# Roubaix and a Tarmac?



## bmajik (Jul 16, 2012)

Does anyone own both? If so, do you ride both or does one just collect dust? I have a 2012 Roubaix Expert and I am contemplating a Tarmac Expert. The only info I get from the lbs is the Tarmac "climbs like a beast". Please spare the usual endurance vs race geometry. Looking for real world feedback from guys that own both. Thanks!


----------



## Typetwelve (Jul 1, 2012)

I spent all last season on a 2009 Roubaix Comp 105 (borrowed)...when the time came to buy I went with a 2012 Tarmac Elite 105. I loved the Roubaix but i wanted a more race oriented bike ifmi were only to have one at the moment. However, they ride so differently that I may just land up with a Roubaix somewhere down the road. 

If I had to have one bike...I'm happy with my choice. The Tarmac feels much more responsive than the Roubaix...more aggressive. It's addicting. Like with sports cars however, it's rare but sometimes I find myself craving a softer ride. It's not all of the time but it happens. That's why I may eventually land up with a Roubaix as well.

Now...I've read that the higher end Roubaix SL4 is pretty stiff and has more of a "race" feel, but not only do I not have the funds for one (nor will I...my cap is $2500 or so)...I personally don't get the point of buying a stiffer Roubaix when the Tarmac exists.

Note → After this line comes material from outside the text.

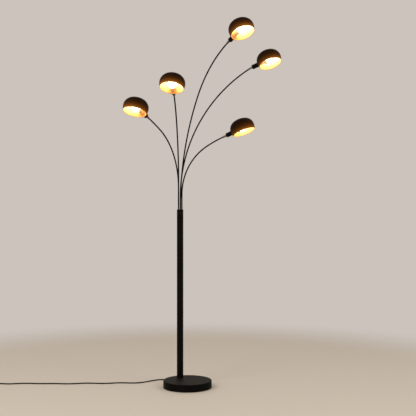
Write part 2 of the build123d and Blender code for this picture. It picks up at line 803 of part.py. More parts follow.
def main():
    os.makedirs("parts", exist_ok=True)
    shared = [
        base_cover, base_weight, base_pad, column_foot, foot_washer, foot_nut, column_tube, column_cap,
        grub_screws, terminal_block, inner_lead, cord_gland, cord, cord_coil, plug,
    ]
    for make in shared:
        export_step(make(), f"parts/{make.__name__}.step")
    per_arm = [
        arm_tube, knuckle_lower, knuckle_upper, knuckle_fasteners, neck_cup, lampholder, shade_ring,
        shade, bulb,
    ]
    for arm in arms:
        for make in per_arm:
            export_step(make(arm), f"parts/{make.__name__}_{arm.name}.step")


if __name__ == "__main__":
    main()
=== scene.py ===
import json
import math

import bmesh
import bpy
import numpy as np
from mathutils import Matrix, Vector


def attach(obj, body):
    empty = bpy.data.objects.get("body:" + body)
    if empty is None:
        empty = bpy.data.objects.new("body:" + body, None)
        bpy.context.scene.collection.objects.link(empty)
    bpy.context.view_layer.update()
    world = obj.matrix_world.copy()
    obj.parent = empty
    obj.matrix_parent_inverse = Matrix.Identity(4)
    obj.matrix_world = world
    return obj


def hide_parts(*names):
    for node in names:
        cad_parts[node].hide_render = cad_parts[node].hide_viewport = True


# Tree floor lamp: finishes for the frame's metal, and finer surfaces for the arms, shades, bulbs, cord
# and plug.
#
# Metres and degrees, +Z up. A head's own axes are: along the neck away from the arm, sideways, and up the
# crown. Its origin is where the neck's axis meets the shade's.

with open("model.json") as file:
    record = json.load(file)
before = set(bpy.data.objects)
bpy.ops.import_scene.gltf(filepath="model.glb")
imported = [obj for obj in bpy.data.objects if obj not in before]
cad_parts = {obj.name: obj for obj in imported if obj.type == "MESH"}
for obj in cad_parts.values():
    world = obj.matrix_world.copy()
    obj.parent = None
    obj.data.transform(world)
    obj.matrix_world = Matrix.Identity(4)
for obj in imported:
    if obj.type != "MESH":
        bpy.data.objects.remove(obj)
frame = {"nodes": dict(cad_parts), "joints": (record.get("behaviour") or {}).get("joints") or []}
nodes = frame["nodes"]
joints = {joint["name"]: joint for joint in frame["joints"]}
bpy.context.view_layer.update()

# View, backdrop, floor and lamps
eye = (0.110, -4.398, 0.963)
lens = 70.87  # millimetres, as the sensor's width
sensor = 36.0
wall_color = (0.60, 0.545, 0.505)
fill_color = (1.0, 0.99, 0.97)
fill_strength = 0.55
floor_color = (0.66, 0.57, 0.47)
floor_roughness = 0.7
floor_drop = 0.0002  # floor under the base's pad, so that they share no plane
floor_solid_radius = 1.5
floor_radius = 2.6  # where the floor has faded away
floor_facets = 96
lamp_size = 1.8
lamp_target = (0, 0, 1.0)
studio_lamps = {  # place, power in watts, and colour
    "key": ((-2.2, -2.4, 2.9), 60.0, (1.0, 0.97, 0.93)),
    "fill": ((2.6, -1.8, 2.2), 30.0, (1.0, 0.96, 0.92)),
}

# Arms: bearing of the lean, upright run above the cap, then two bends, each a radius and a sweep
arm_bends = {
    "top": (-50, 0.010, (1.233, 29), (0.622, 30.5)),
    "right": (-20, 0.070, (0.774, 30), (0.774, 30)),
    "centre": (-92.5, 0.153, (0.379, 20.5), (0.557, 41)),
    "left": (-121, 0.119, (0.341, 61), (1.324, 5)),
    "low": (-26, 0.081, (0.295, 59.5), (0.666, 9.5)),
}
arms = list(arm_bends)
arm_root_depth = 0.038  # below the cap's top face
arm_radius = 0.00375
arm_wall = 0.001
arm_facets = 32
bend_steps = 40
ferrule_socket = 0.0058  # straight tip of the arm, in its ferrule

# Shade
shade_radius = 0.065
shade_wall = 0.001
shade_facets = 144
crown_height = 0.049  # above the widest circle
crown_steps = 18  # in each of the crown's two arcs
shoulder_radius = 0.045  # from the widest circle up to the flatter crown
skirt_depth = 0.025  # below the widest circle
skirt_steps = 14
bead_radius = 0.001
bead_arc = (150, 390)  # round the rim, from the inside to the outside
bead_steps = 13
bead_gold_rows = 5  # of the bead's rows, those that the gold covers
seat_margin = 0.0005  # flat inside the shade, round its ring
flat_edge = 0.0006  # width over which the pressed flat's edge is rounded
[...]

That's just me though.


----------



## ksauers (Sep 3, 2012)

I had read that the 2013 Roubaix are stiffer than last years. Is this through out the line or just the top end ones?


----------



## Typetwelve (Jul 1, 2012)

ksauers said:


> I had read that the 2013 Roubaix are stiffer than last years. Is this through out the line or just the top end ones?


I think just the top end models. I'm pretty sure all others are SL2 and are the same as the 2012 frame. I know this is the case with the Tarmac.


----------



## PJ352 (Dec 5, 2007)

Re: the stiffness question, generally speaking, as you go up Specs model line (and increment in model years), the bikes are touted as having ~18% added torsional stiffness, yet improved vertical compliance. 

Whether someone chooses to buy into this is their choice, but FWIW, I'm of the opinion that if you're a heavier, more powerful cyclists, you _may_ benefit from the added stiffness. Lighter spinners (like myself) can't flex BB's of the lower end models, so added stiffness is (essentially) overkill, but a dose of compliance is welcomed.

Remember, too, that because larger frames are meant for larger/ heavier riders, as frame size increments (up), so does stiffness. 

A somewhat dated, but interesting article here:
An Overview of Material Applications in Bicycle Frames | Fit Werx: New England’s Original Bike Fit and Product Specialists


----------



## TmB123 (Feb 8, 2013)

Yes, the SL4 Roubaix's are meant to be much stiffer and racier than previous models. My understanding is they took some of the comfort out of the frame and then tried to reintroduce some compliance with the COBL-GOBLR seat post.

I've not ridden a Tarmac, but my S-Works handles and rides just fine. It's actually like riding on a rather stiff cloud (carbon bars, seat rails and wheels as well)



PJ352 said:


> Remember, too, that because larger frames are meant for larger/ heavier riders, as frame size increments (up), so does stiffness.


Aren't the SL4 Roubaix's designed differently to account for different stiffness's for different sized frames? From memory they have different sized (diameter) head tubes and are tuned so that big dudes and little dudes get roughly the same ride characteristics.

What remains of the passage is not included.